I’m no expert in the construction of national-income accounts , but I know enough to be aware that these accounts are imperfect. They have their legitimate uses, I acknowledge. But special care is called for when extracting meaning from these statistics.
How accurately do national-income accounts capture changes in living standards? How many changes — improvements as well as reductions — in our standard of living escape notice on the national-income-accountant’s ledger? In the mid-1990s, the Boskin Commission  struggled admirably with a part of this problem.
I inaugurate here a list of changes in our material world that, while they change the living standards of ordinary Americans, cannot practically be registered in national-income accounts.
For example, here’s my first entry:
– The greater attractiveness and consumer-attentiveness of airports.
Airports today generally are architecturally more interesting than were airports in years past. More importantly, the number and quality of shops in airports has skyrocketed. High-end retailers such as Brooks Brothers and Brookstone are not uncommon in airports today. Likewise for quality restaurants such as Legal Seafood. Gourmet coffee is now a fixture. (On the downside, of course, are the added security hassles.)
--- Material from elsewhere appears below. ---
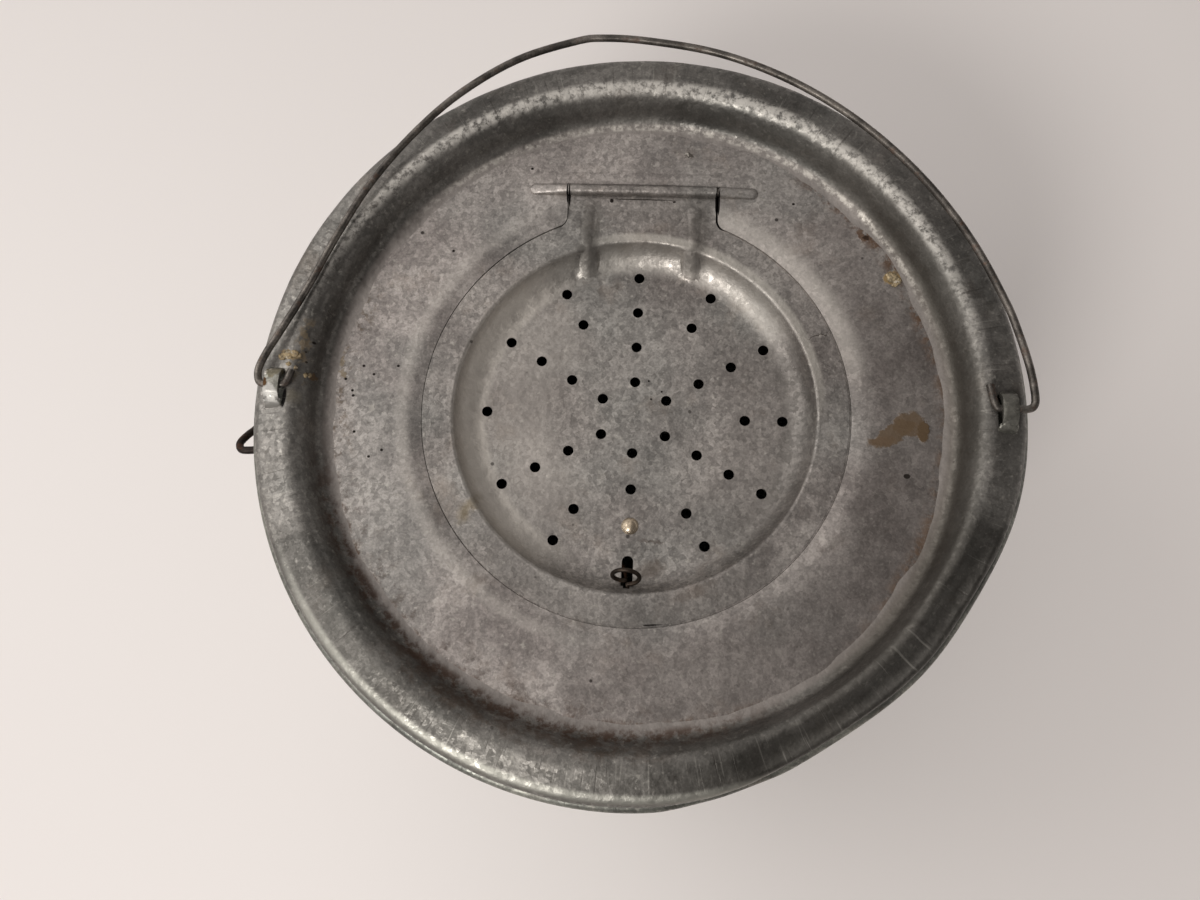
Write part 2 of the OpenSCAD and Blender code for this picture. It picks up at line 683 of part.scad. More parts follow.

My life and that of nearly everyone else who flies commercially has been improved by the influx of quality merchants and restauranteurs into airports. But I doubt that this improvement shows up in the per-capita GDP figure.
This change is real, palpable, and positive. But it’s unaccounted for.
In compiling my list I will err on the side of over-inclusiveness. If someone convinces me that an entry on my list doesn’t belong there, I’ll remove it. Likewise, I invite others to suggest entries for my list of changes in everyday economic life that are likely not to be registered in national-income statistics.